Surface-Enhanced Raman Scattering Spectroscopy of Resveratrol
Jitraporn Vongsvivut A , Evan G. Robertson A and Don McNaughton A BA Centre for Biospectroscopy, School of Chemistry, Monash University, Wellington Road, Clayton, Vic. 3800, Australia.
B Corresponding author. Email: don.mcnaughton@sci.monash.edu.au
Australian Journal of Chemistry 61(12) 921-929 https://doi.org/10.1071/CH08204
Submitted: 14 May 2008 Accepted: 31 July 2008 Published: 10 December 2008
Abstract
We report here, for the first time, the surface-enhanced Raman scattering (SERS) spectra of resveratrol using KNO3-aggregated citrate-reduced silver (Ag) colloids. The technique provided a substantial spectral enhancement and therefore good quality spectra of resveratrol at parts per million (ppm) concentrations. The detection limit was found to be <1 μM, equivalent to <0.2 ppm. The SERS profile additionally closely resembled its normal solid-state Raman spectrum with some changes in relative intensity.

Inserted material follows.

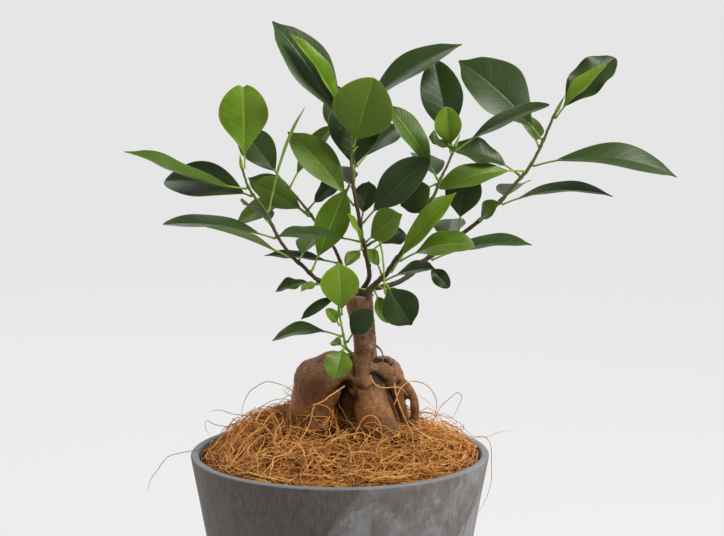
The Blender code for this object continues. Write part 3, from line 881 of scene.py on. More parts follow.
@dataclass
class Pot:
    """The turned pot, on the CAD pot's own section."""

    wall: float = 0.005
    floor: float = 0.006
    base_radius: float = 0.063
    lip_round: float = 0.0014
    foot_round: float = 0.0022
    drain_holes: int = 4
    drain_radius: float = 0.005
    drain_circle: float = 0.034
    corner: float = 0.004
    corner_steps: int = 4
    sides: int = 200
    rim_radius: float = field(init=False)
    height: float = field(init=False)

    def __post_init__(self) -> None:
        """Reads the overall sizes from the frame."""
        low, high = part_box("pot")
        self.rim_radius = (high.x - low.x) / 2
        self.height = high.z

    def radius(self, height: float) -> float:
        """The outer radius at a height."""
        return self.base_radius + (self.rim_radius - self.base_radius) * height / self.height

    def section(self) -> list[tuple[float, float]]:
        """Half the wall's section, from the inside floor to the underside.

        Returns:
            Pairs of radius and height.
        """
        lip, foot = self.lip_round, self.foot_round
        points = [(0.0, self.floor), (self.radius(self.floor) - self.wall - self.corner, self.floor),
                  (self.radius(self.floor) - self.wall, self.floor + self.corner)]
        points += [(self.radius(h) - self.wall, h) for h in (0.06, 0.12, self.height - lip)]
        inner = self.radius(self.height) - self.wall
        turns = [math.pi / 2 * k / self.corner_steps for k in range(1, self.corner_steps + 1)]
        points += [(inner + lip * (1 - math.cos(a)), self.height - lip * (1 - math.sin(a)))
                   for a in turns]
        points += [(self.rim_radius - lip * (1 - math.sin(a)), self.height - lip * (1 - math.cos(a)))
                   for a in (0.0, *turns)]
        points += [(self.radius(h), h) for h in (0.150, 0.110, 0.070, 0.030, foot)]
        points += [(self.base_radius - foot * (1 - math.cos(a)), foot * (1 - math.sin(a)))
                   for a in turns]
        return [*points, (0.0, 0.0)]

    def mesh(self) -> bpy.types.Mesh:
        """Turns the wall and drills it through its floor.

        Returns:
            The pot's mesh.
        """
        bm = bmesh.new()
        section = self.section()
        middle_top, middle_low = (bm.verts.new((0, 0, h)) for h in (self.floor, 0.0))
        rows = [level_ring(bm, radius, [height] * self.sides) for radius, height in section[1:-1]]
        skin_disc(bm, middle_top, rows)
        for i in range(self.sides):
            bm.faces.new((middle_low, rows[-1][(i + 1) % self.sides], rows[-1][i]))
        bmesh.ops.recalc_face_normals(bm, faces=bm.faces)
        worked = bench_object("pot_blank", mesh_from(bm, "pot_blank"))
        drills = [self.drill(math.tau * (k + 0.5) / self.drain_holes) for k in range(self.drain_holes)]
        for drill in drills:
            hole = worked.modifiers.new("drain", "BOOLEAN")
            hole.operation = "DIFFERENCE"
            hole.object = drill
        mesh = evaluated(worked, "pot_wall")
        for drill in drills:
            bpy.data.objects.remove(drill, do_unlink=True)
        return mesh

    def drill(self, angle: float) -> bpy.types.Object:
        """Makes a cutter for one drain hole.

        Args:
            angle: where round the floor the hole is.

        Returns:
            The cutter.
        """
        bm = bmesh.new()
        bmesh.ops.create_cone(bm, cap_ends=True, segments=32, radius1=self.drain_radius,
                              radius2=self.drain_radius, depth=self.floor * 4)
        place = Vector((math.cos(angle), math.sin(angle), 0)) * self.drain_circle
        bmesh.ops.translate(bm, verts=bm.verts, vec=place)
        return bench_object("drain_drill", mesh_from(bm, "drain_drill"))

    def build(self) -> None:
        """Makes the pot, and dresses the soil in it."""
        material = PotFinish().material()
        mesh = self.mesh()
        mesh.materials.clear()
        add_piece("grey_pot", mesh, material, "pot", ["pot"], crisp=35.0)
        soil = frame["nodes"]["potting_soil"]
        for slot in soil.material_slots:
            slot.material = soil_material()
        LOG.info("potting_soil: CAD mesh kept, crumbly finish")


# --- Trunk and roots -------------------------------------------------------------------------


@dataclass(frozen=True)
class Furrow:
    """A groove in the front of the roots, along a route of x and z, all in millimetres.

    width is how far from the route the groove has lost about two thirds of its depth.
    """

    route: tuple[tuple[float, float], ...]
    width: float
    depth: float

    def sink(self, spot: Vector) -> float:
        """How far the groove takes the skin in.

        Args:
            spot: a place on the skin, in metres.

        Returns:
            The distance in metres.
        """
        here = Vector((spot.x, spot.z)) / MM
        gap = math.inf
        for start, end in zip(self.route, self.route[1:]):
            start, end = Vector(start), Vector(end)
            along = (here - start).dot(end - start) / (end - start).length_squared
            gap = min(gap, (here - start.lerp(end, min(1.0, max(0.0, along)))).length)
        return self.depth * MM * math.exp(-((gap / self.width) ** 2))


FURROWS = (
    Furrow(((6, 226), (10, 224), (15, 224), (19, 226), (23, 227),
            (28, 226), (32, 219), (35, 211), (39, 200), (40, 194)), 1.4, 1.5),
    Furrow(((23, 239), (27, 240), (30, 239), (33, 237)), 1.4, 2.6),
    Furrow(((21, 231), (24, 229), (28, 226)), 2.4, 2.4),
    Furrow(((-5, 217), (-1, 221), (3, 223), (7, 222), (9, 217)), 3.0, 2.4),
    Furrow(((7, 245), (8, 238), (9, 231)), 1.6, 0.9),
)


@dataclass(frozen=True)
class Pit:
    """A small round pit in the bark, with a raised lip."""

    place: tuple[float, float, float]
    radius: float
    depth: float

    def rise(self, spot: Vector) -> float:
        """How far the pit lifts the skin at a spot; below zero inside it."""
        out = (spot - Vector(self.place)).length / self.radius
        return self.depth * (0.45 * math.exp(-((out - 1.6) ** 2) * 3.0) - math.exp(-(out**2)))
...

These intensity changes, together with a precise band assignment aided by density functional theory calculations at the B3LYP/6–31G(d) level, allowed the determination of the structural orientation of the adsorbed resveratrol on the surface of the metal nanoparticles. In particular, the SERS spectra obtained at different resveratrol concentrations exhibited concentration-dependent features, suggesting an influence of surface coverage on the orientation of the adsorbed molecules. At a high concentration, an adoption of close-to-upright orientation of resveratrol adsorbed on the metal surface through the p-OH phenyl ring is favoured. The binding structure is, however, altered at lower surface coverage when the concentration decreases to a tilted orientation with the trans-olefin C=C bond aligning closer to parallel to the surface of the Ag nanoparticles.
Acknowledgements
Resveratrol was provided by Food Science Australia (FSA). The DFT calculations were performed through the computers at the Australian Partnership for Advanced Computing (APAC) National Facility. We also gratefully acknowledge Mr Finlay Shanks for assistance with the instrumentations and Dr Peter Godfrey for carrying out the initial computational predictions.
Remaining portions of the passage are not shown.